Ce deuxième volet, intitulé « Gormenghast », porte légitimement le nom du château tant sa construction labyrinthique, ses dimensions - tellement énormes qu’elles nous semblent infinies-, sa décrépitude couplée à sa majesté ancestrale, son ombre même sur le village occupent une place prépondérante dans ce récit. Les personnages ne sont pourtant pas en reste : aussi grotesques que singulièrement originaux, ils suscitent autant notre intérêt que le château en lui-même.
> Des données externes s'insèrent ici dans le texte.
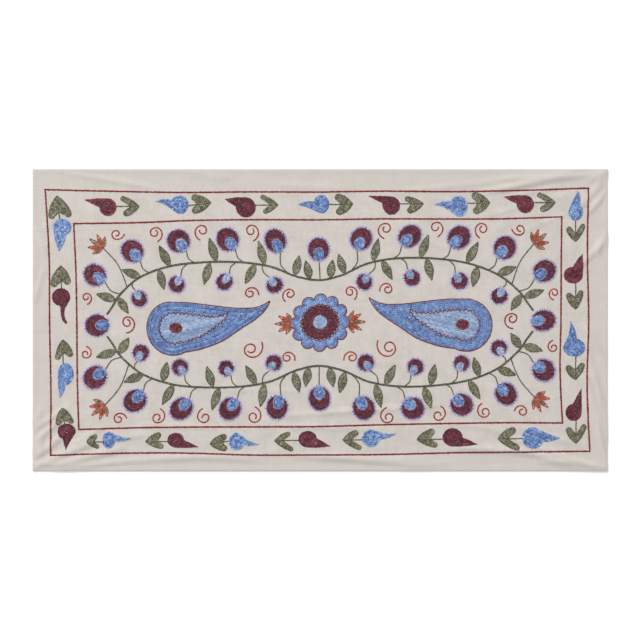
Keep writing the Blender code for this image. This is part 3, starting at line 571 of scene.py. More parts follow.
def modelStitch():
    # A closed loop of thread, 1 long, 1 wide and 1 high, with its tail at -X
    deselectAll()
    bpy.ops.mesh.primitive_circle_add(vertices=stitchShape["sides"], radius=0.5, fill_type="NGON")
    stitch = bpy.context.object
    stitch.name = "stitchModel"
    bpy.ops.object.mode_set(mode="EDIT")
    bpy.ops.mesh.select_all(action="SELECT")
    bpy.ops.mesh.extrude_region_move(TRANSFORM_OT_translate={"value": (0.0, 0.0, 1.0)})
    bpy.ops.transform.resize(value=stitchShape["ridge"], center_override=(0.0, 0.0, 1.0))
    bpy.ops.mesh.inset(thickness=stitchShape["inset"])
    bpy.ops.mesh.merge(type="CENTER")
    bpy.ops.transform.translate(value=stitchShape["dimple"])
    bpy.ops.mesh.select_all(action="SELECT")
    bpy.ops.mesh.normals_make_consistent(inside=False)
    bpy.ops.object.mode_set(mode="OBJECT")
    # Painted shade: points below the rim, at the loop's middle and at its foot, are marked to be darkened in
    # colour
    paintedShade = stitch.data.attributes.new("paintedShade", "FLOAT", "POINT")
    start, length = stitchShape["tailFrom"]
    for vertex in stitch.data.vertices:
        paintedShade.data[vertex.index].value = 1.0 if vertex.co.z < stitchShape["rimFrom"] else 0.0
        back = ramp((start - vertex.co.x) / length)
        vertex.co.y *= 1.0 - (1.0 - stitchShape["tailWidth"]) * back
        vertex.co.z *= 1.0 - (1.0 - stitchShape["tailHeight"]) * back
    bpy.ops.object.shade_smooth()
    stitch.hide_render = True
    return stitch


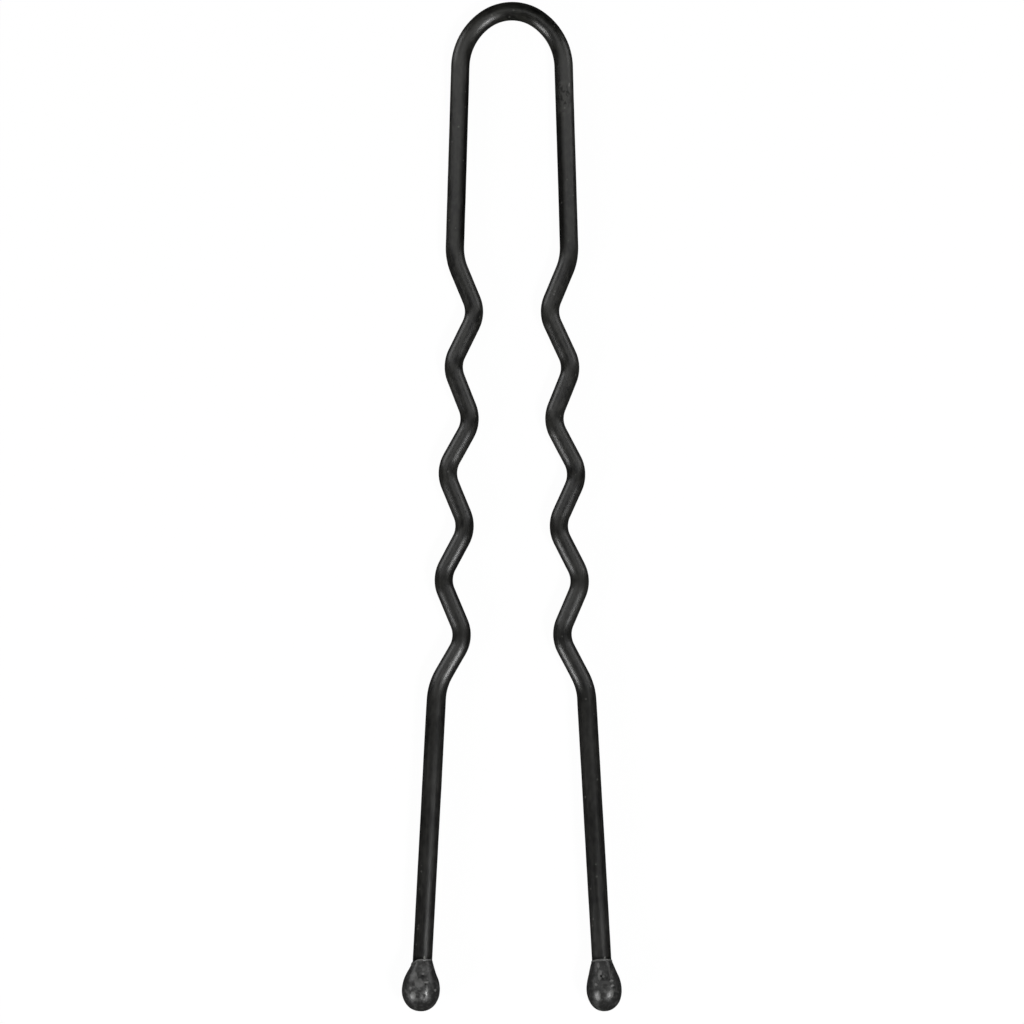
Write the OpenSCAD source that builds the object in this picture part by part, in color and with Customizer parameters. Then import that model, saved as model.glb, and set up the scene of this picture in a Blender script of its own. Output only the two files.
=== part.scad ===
// Waved hairpin: one length of round wire bent into a bow and two waved legs, with a resin bead
// on the end of each leg. It lies flat, bow towards +Y, resting on the undersides of the beads.

/* [Size] */
// Overall length, from the crown of the bow to the ends of the beads
overall_len = 65; // [56:0.5:80]
// Diameter of the bare steel wire
steel_d = 1.1; // [0.9:0.05:1.3]
// Thickness of the baked lacquer on the wire
lacquer_t = 0.03; // [0.01:0.01:0.08]

/* [Bow] */
// Radius of the crown, along the middle of the wire
crown_r = 2.95; // [2.4:0.05:4.5]
// Turn from the middle of the crown to each shoulder, in degrees
crown_turn = 35; // [15:1:60]
// Radius of each shoulder, along the middle of the wire
shoulder_r = 3.85; // [2.4:0.05:6]

/* [Shank] */
// Length of each shank, from the shoulder to the corner of the first bend
shank_len = 12.4; // [8:0.1:16]
// Outward lean of each shank, in degrees
shank_lean = 1.7; // [0:0.1:4]

/* [Wave] */
// Number of bends in each leg
bend_count = 9; // [3:1:11]
// Distance from the corner of one bend to the corner of the next
bend_pitch = 3.8; // [3.2:0.1:4.6]
// Slope of the stretches between bends to the wave's middle line, in degrees
wave_slope = 24.4; // [15:0.1:30]
// Outward lean of the wave's middle line, in degrees
wave_lean = 2.3; // [0:0.1:5]
// Radius of the bends inside the wave, along the middle of the wire
bend_r = 1.9; // [1:0.05:2.4]
// Radius of the first and the last bend, where the wave runs out
end_bend_r = 3.7; // [1.5:0.1:5]

/* [Tail] */
// Outward lean of each tail, in degrees
tail_lean = 3; // [0:0.1:6]

/* [Beads] */
// Largest diameter of each bead
bead_d = 2.35; // [1.8:0.05:3.2]
// Length of the rounded nose, from the bead's end to its widest place
nose_len = 1.36; // [1:0.02:1.8]
// Radius of the curve that draws the bead in above its widest place
bead_shoulder_r = 2.35; // [1:0.05:2.8]
// Slope of the taper that runs up to the collar, in degrees
taper_slope = 21.5; // [15:0.5:32]
// Thickness of the collar where the resin runs out on the wire
collar_t = 0.06; // [0.03:0.01:0.12]
// Length of the collar below its rounded lip
collar_len = 0.08; // [0.02:0.02:0.4]
// Depth that the wire reaches into the bead
grip_len = 2.3; // [1:0.1:2.6]
// Gap between the wire and the bead's bore, filled by the bond
bond_gap = 0.01; // [0.005:0.005:0.03]

/* [Hidden] */

lacquer_black = [0.17, 0.17, 0.165];
resin_black = [0.21, 0.21, 0.205];

// Facets round a bend or the wire, and round a bead
wire_facets = 24;
bead_facets = 48;

// The bends are drawn in decimetres and then enlarged to millimetres, so that the rounding of
// an angle leaves no step from one bend to the next
decimetre = 100;

wire_d = steel_d + 2 * lacquer_t;
bead_r = bead_d / 2;
bore_r = wire_d / 2 + bond_gap;

// Height of the middle of the wire above what the beads rest on
wire_z = bead_r;

// Middle of the crown's arc
crown_y = overall_len / 2 - wire_d / 2 - crown_r;

// Half of the bow: the crown's arc meets the shoulder's arc, which ends at the shank
shoulder_turn = 90 - crown_turn - shank_lean;
shoulder_centre = [0, crown_y] + (crown_r - shoulder_r) * [sin(crown_turn), cos(crown_turn)];
shank_top = shoulder_centre + shoulder_r * [cos(shank_lean), sin(shank_lean)];

// Outward lean of each straight stretch, from the shank down to the tail
leans = concat(
    [shank_lean],
    [for (i = [1:bend_count - 1]) wave_lean + (i % 2 == 0 ? wave_slope : -wave_slope)],
    [tail_lean]
);

// Direction of a stretch that leans outwards from the pin's length
function along(lean) = [sin(lean), -cos(lean)];

// Corner of bend i, where the straight stretches on its two sides would meet
function corner(i) =
    i == 1 ? shank_top + shank_len * along(shank_lean)
           : corner(i - 1) + bend_pitch * along(leans[i - 1]);

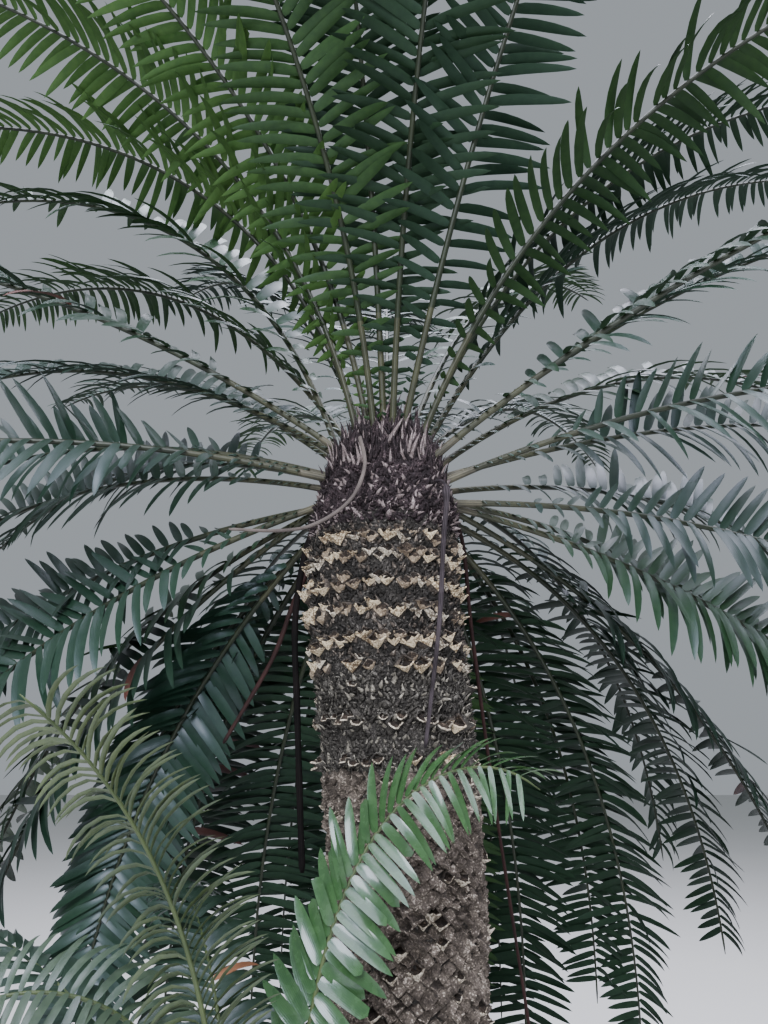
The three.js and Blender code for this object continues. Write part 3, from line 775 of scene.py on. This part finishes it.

L’histoire est pourtant simple : la vie de Gormenghast s’organise depuis toujours selon des rites ancestraux qu’accomplit le maître des rites, garantissant la sécurité du peuple ainsi que la famille du grand seigneur occupant les lieux. Mais une lourde menace plane dans ses murs et aux alentours : des meurtres et des disparitions inexplicables se multiplient, l’intrigant Finelame est proche de s’emparer du pouvoir, la folie guette ses habitants et des bouleversements inimaginables approchent à grands pas. Ajoutons à cela que le jeune Titus, le soixante-dix-septième comte d’Enfer, ne supporte plus de vivre au rythme des rites ancestraux et ne rêve que de liberté et d’évasion. En dépit de toutes ces menaces, il n’est pas dit que Gormenghast périra tant la lutte contre les forces du mal s’organisent et se mettent en place…

Malgré cette apparente simplicité, l’imagination de l’auteur arrive à construire un univers à nul autre pareil, si original que l’ensemble ne peut que paraître sublime au final.

Ce deuxième volet est par ailleurs souvent très sombre et très angoissant - beaucoup de personnages principaux meurent, certains dans des conditions atroces et dramatiques – mais l’horreur côtoie également des passages totalement hilarants et burlesques à souhait (les approches entreprenantes de Irma Salprune et de Belaubois m’ont fait pleurer de rire). Mervyn Peake m’a à nouveau complètement bluffée par l’originalité de son univers, si particulier et si attachant à la fois.